» RECORDS SHOWN:
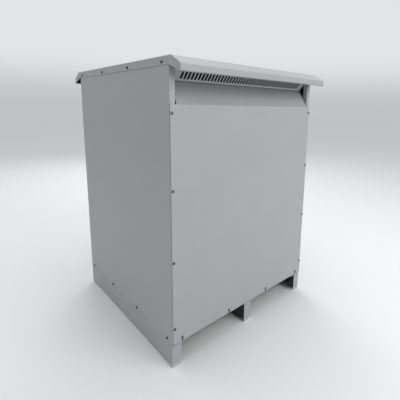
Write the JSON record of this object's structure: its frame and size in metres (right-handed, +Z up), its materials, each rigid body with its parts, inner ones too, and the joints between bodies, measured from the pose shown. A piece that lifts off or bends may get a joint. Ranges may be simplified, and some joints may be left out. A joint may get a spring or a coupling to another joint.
{
  "type": "power transformer",
  "caption": "Ventilated dry-type power transformer: grey sheet-metal enclosure on rails, hooded slotted vents front and rear, laminated core and windings inside.",
  "frame": {"origin": "on the floor, under the middle of the enclosure", "axes": "+Z up, -Y towards the front cover, +X to the right when facing the front cover"},
  "size_m": [0.866, 0.998, 1.2],
  "materials": {
    "cover_paint": "baked powder coat, satin, light grey",
    "panel_paint": "baked powder coat, satin, light grey",
    "roof_paint": "baked powder coat, satin, light grey",
    "vent_paint": "baked powder coat, satin, light grey",
    "rail_paint": "baked powder coat, satin, light grey",
    "frame_steel": "galvanised sheet",
    "core_steel": "varnished lamination edges",
    "low_voltage_varnish": "varnished insulation",
    "high_voltage_varnish": "varnished insulation",
    "clamp_paint": "dark grey paint",
    "rod_steel": "plated steel",
    "block_laminate": "glass laminate",
    "pad_rubber": "moulded rubber"
  },
  "bodies": {
    "root": {"base_member_front": "frame_steel", "base_member_rear": "frame_steel", "base_sill_left": "frame_steel", "base_sill_right": "frame_steel", "core": "core_steel", "front_cover": "cover_paint", "front_header": "frame_steel", "front_throat_panel": "vent_paint", "front_vent": "vent_paint", "high_voltage_winding_left": "high_voltage_varnish", "high_voltage_winding_middle": "high_voltage_varnish", "high_voltage_winding_right": "high_voltage_varnish", "isolation_pads": "pad_rubber", "low_voltage_winding_left": "low_voltage_varnish", "low_voltage_winding_middle": "low_voltage_varnish", "low_voltage_winding_right": "low_voltage_varnish", "lower_clamp_front": "clamp_paint", "lower_clamp_rear": "clamp_paint", "rail_left": "rail_paint", "rail_middle": "rail_paint", "rail_right": "rail_paint", "rear_cover": "cover_paint", "rear_header": "frame_steel", "rear_throat_panel": "vent_paint", "rear_vent": "vent_paint", "side_panel_left": "panel_paint", "side_panel_right": "panel_paint", "support_channel_front": "clamp_paint", "support_channel_rear": "clamp_paint", "tie_rods": "rod_steel", "top_cover": "roof_paint", "upper_clamp_front": "clamp_paint", "upper_clamp_rear": "clamp_paint", "winding_blocks_lower": "block_laminate", "winding_blocks_upper": "block_laminate"}
  },
  "joints": []
}
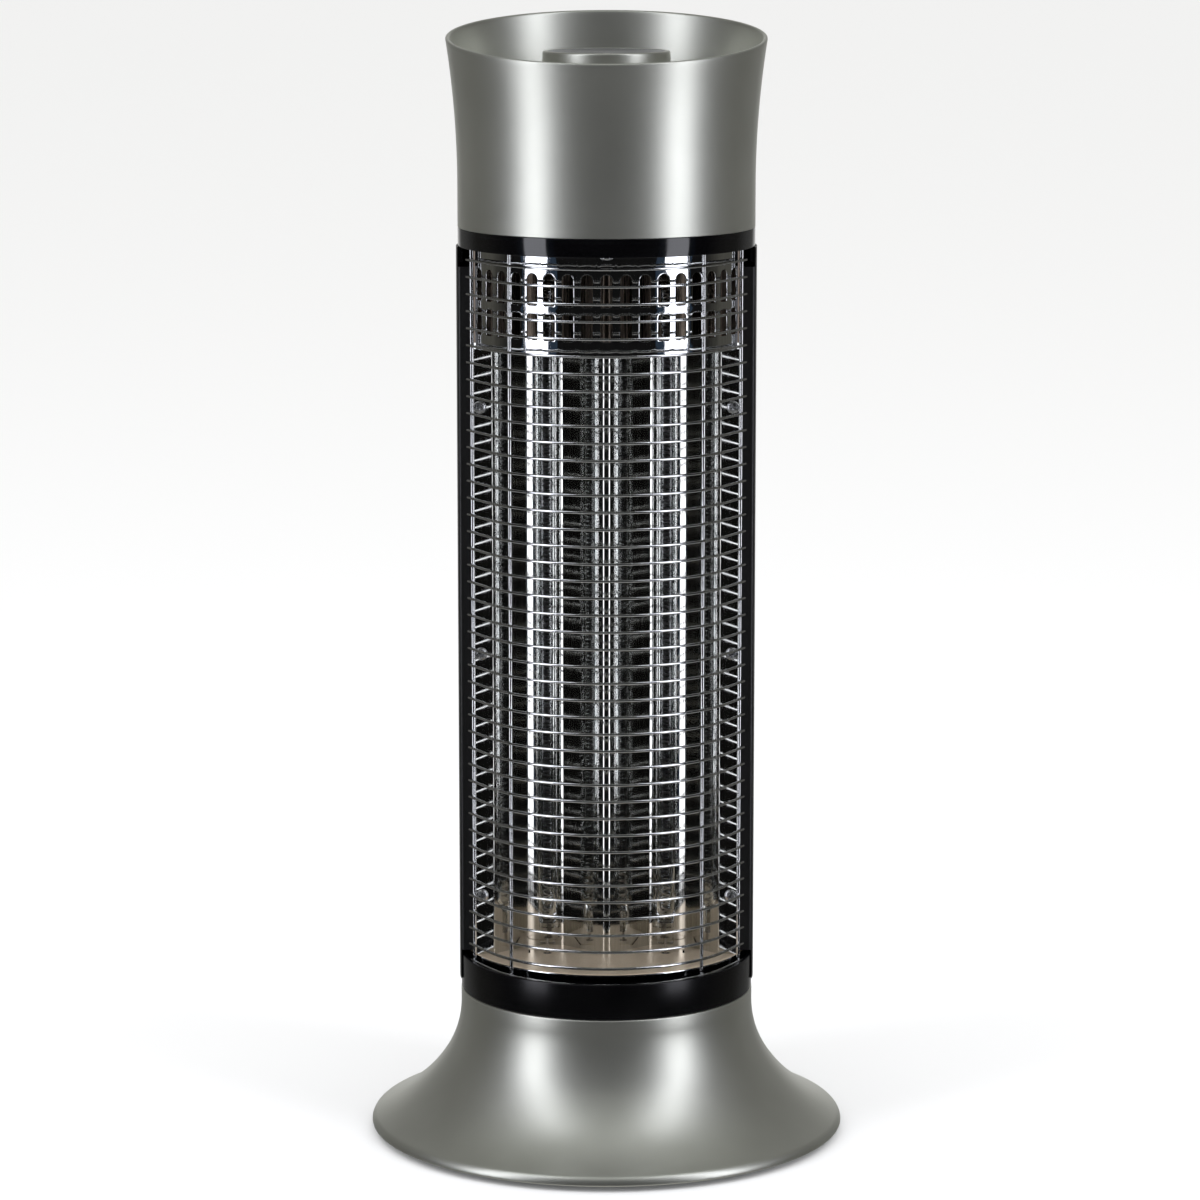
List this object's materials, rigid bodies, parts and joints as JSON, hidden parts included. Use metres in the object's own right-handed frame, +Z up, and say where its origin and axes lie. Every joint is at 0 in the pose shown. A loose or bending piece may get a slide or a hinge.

» THE PROBLEM: All lines of the data above that include the word "materials" must be shown.

» COMPLETE RESPONSE:
Write the JSON record of this object's structure: its frame and size in metres (right-handed, +Z up), its materials, each rigid body with its parts, inner ones too, and the joints between bodies, measured from the pose shown. A piece that lifts off or bends may get a joint. Ranges may be simplified, and some joints may be left out. A joint may get a spring or a coupling to another joint.
  "materials": {
List this object's materials, rigid bodies, parts and joints as JSON, hidden parts included. Use metres in the object's own right-handed frame, +Z up, and say where its origin and axes lie. Every joint is at 0 in the pose shown. A loose or bending piece may get a slide or a hinge.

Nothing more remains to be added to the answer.